*Stated goal:* The data must be written out once more, precisely as given.
»»
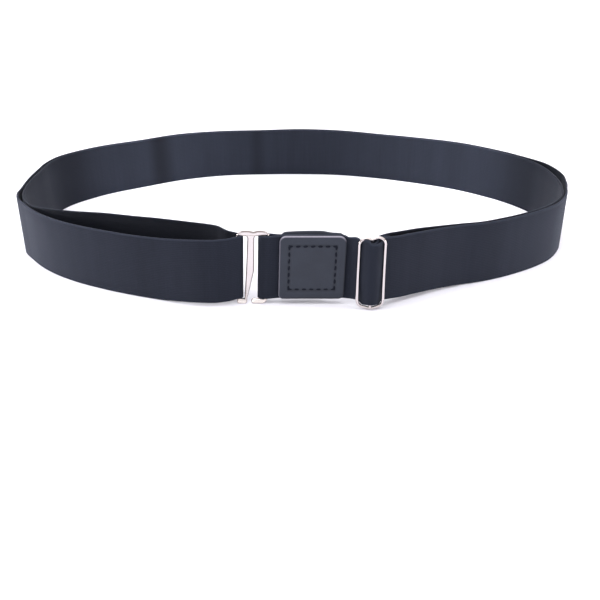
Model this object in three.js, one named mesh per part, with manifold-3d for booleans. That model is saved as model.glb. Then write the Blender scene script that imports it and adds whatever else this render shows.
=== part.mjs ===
// Adjustable shirt stay: one elastic strap in a doubled loop, a metal hook clasp,
// a metal slider and two leather patches. Millimetres, +Z up, the clasp faces -Y.
// The loop stands on its lower edge, and its origin is the middle of its footprint.

import * as THREE from 'three';
import * as BufferGeometryUtils from 'three/addons/utils/BufferGeometryUtils.js';
import Module from 'manifold-3d';

// Clearances
const GAP = 0.3;              // between touching pieces and between strap layers
const EDGE_PLAY = 0.4;        // between a strap edge and the metal above or below it

// Strap
const STRAP_WIDTH = 30;
const STRAP_THICKNESS = 1.2;
const LOOP_WIDTH = 289.2;     // across the loop, outside to outside
const LOOP_DEPTH = 195.7;     // from the clasp's plane to the back of the loop
const LAYER_SLACK = 20;       // most that the inner layer stands off from the outer one
const STRAP_TAIL = 4;         // sewn end past the slider's side bar
const STRAP_END = 17.5;       // sewn end between the patches
const SLIDER_PINCH = 0.9;     // each strap edge draws in by this much in the slider

// Hook clasp
const CLASP_OFFSET = -20.5;   // middle of the plate, from the middle of the loop
const HOOK_THICKNESS = 1.4;
const HOOK_PLATE = 2.8;
const HOOK_LEFT_BAR = 1.5;
const HOOK_LEFT_SLOT = 3.2;
const HOOK_RIGHT_BAR = 2.3;
const HOOK_RIGHT_SLOT = 4.5;
const HOOK_NECK = 0.45;       // where the plate starts to narrow, as a share of its height
const HOOK_ANKLE = 1.1;       // width of the plate where it meets the foot
const HOOK_LEAN = 2.1;        // the ankle's place, left of the plate's middle
const HOOK_MOUTH = 2.4;       // way in, between the ankle and the hook's tip
const HOOK_FOOT = 1.9;
const HOOK_TOP = 1.2;
const HOOK_DIP = 0.35;        // hollow in the top edge above the plate
const HOOK_CORNER = 1.3;
const HOOK_SLACK = 1.2;       // free room between the right bar and the strap's fold
const METAL_EDGE = 0.35;      // rounding of the metal's long edges

// Slider
const SLIDER_OFFSET = 32.2;   // middle of the slider, from the middle of the loop
const SLIDER_FORWARD = 6.0;   // in front of the clasp's plane
const SLIDER_WIRE = 1.25;
const SLIDER_CENTRE_BAR = 1.4;
const SLIDER_PLAY = 1.0;      // free room in each slot beside two layers of strap
const SLIDER_CORNER = 2.9;
const SLIDER_SAG = 0.5;       // bow of the lower bar
const SLIDER_NOTCH = 1.1;     // depth of the V in the upper bar
const SLIDER_NOTCH_HALF = 3.2;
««
*Solution to the exercise:*
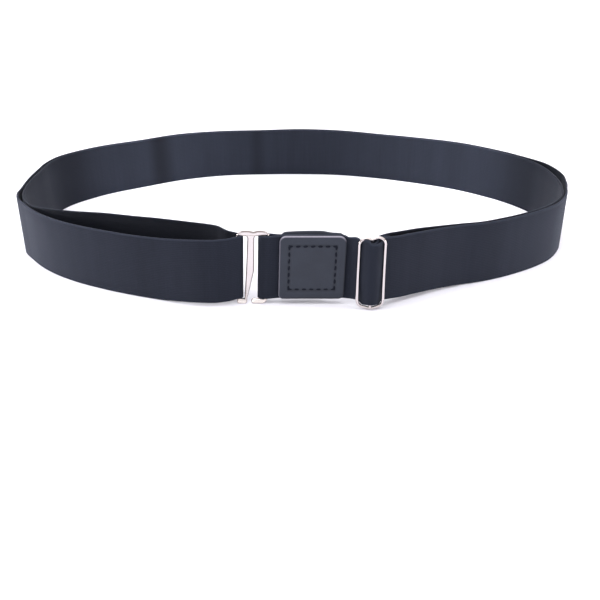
Model this object in three.js, one named mesh per part, with manifold-3d for booleans. That model is saved as model.glb. Then write the Blender scene script that imports it and adds whatever else this render shows.
=== part.mjs ===
// Adjustable shirt stay: one elastic strap in a doubled loop, a metal hook clasp,
// a metal slider and two leather patches. Millimetres, +Z up, the clasp faces -Y.
// The loop stands on its lower edge, and its origin is the middle of its footprint.

import * as THREE from 'three';
import * as BufferGeometryUtils from 'three/addons/utils/BufferGeometryUtils.js';
import Module from 'manifold-3d';

// Clearances
const GAP = 0.3;              // between touching pieces and between strap layers
const EDGE_PLAY = 0.4;        // between a strap edge and the metal above or below it

// Strap
const STRAP_WIDTH = 30;
const STRAP_THICKNESS = 1.2;
const LOOP_WIDTH = 289.2;     // across the loop, outside to outside
const LOOP_DEPTH = 195.7;     // from the clasp's plane to the back of the loop
const LAYER_SLACK = 20;       // most that the inner layer stands off from the outer one
const STRAP_TAIL = 4;         // sewn end past the slider's side bar
const STRAP_END = 17.5;       // sewn end between the patches
const SLIDER_PINCH = 0.9;     // each strap edge draws in by this much in the slider

// Hook clasp
const CLASP_OFFSET = -20.5;   // middle of the plate, from the middle of the loop
const HOOK_THICKNESS = 1.4;
const HOOK_PLATE = 2.8;
const HOOK_LEFT_BAR = 1.5;
const HOOK_LEFT_SLOT = 3.2;
const HOOK_RIGHT_BAR = 2.3;
const HOOK_RIGHT_SLOT = 4.5;
const HOOK_NECK = 0.45;       // where the plate starts to narrow, as a share of its height
const HOOK_ANKLE = 1.1;       // width of the plate where it meets the foot
const HOOK_LEAN = 2.1;        // the ankle's place, left of the plate's middle
const HOOK_MOUTH = 2.4;       // way in, between the ankle and the hook's tip
const HOOK_FOOT = 1.9;
const HOOK_TOP = 1.2;
const HOOK_DIP = 0.35;        // hollow in the top edge above the plate
const HOOK_CORNER = 1.3;
const HOOK_SLACK = 1.2;       // free room between the right bar and the strap's fold
const METAL_EDGE = 0.35;      // rounding of the metal's long edges

// Slider
const SLIDER_OFFSET = 32.2;   // middle of the slider, from the middle of the loop
const SLIDER_FORWARD = 6.0;   // in front of the clasp's plane
const SLIDER_WIRE = 1.25;
const SLIDER_CENTRE_BAR = 1.4;
const SLIDER_PLAY = 1.0;      // free room in each slot beside two layers of strap
const SLIDER_CORNER = 2.9;
const SLIDER_SAG = 0.5;       // bow of the lower bar
const SLIDER_NOTCH = 1.1;     // depth of the V in the upper bar
const SLIDER_NOTCH_HALF = 3.2;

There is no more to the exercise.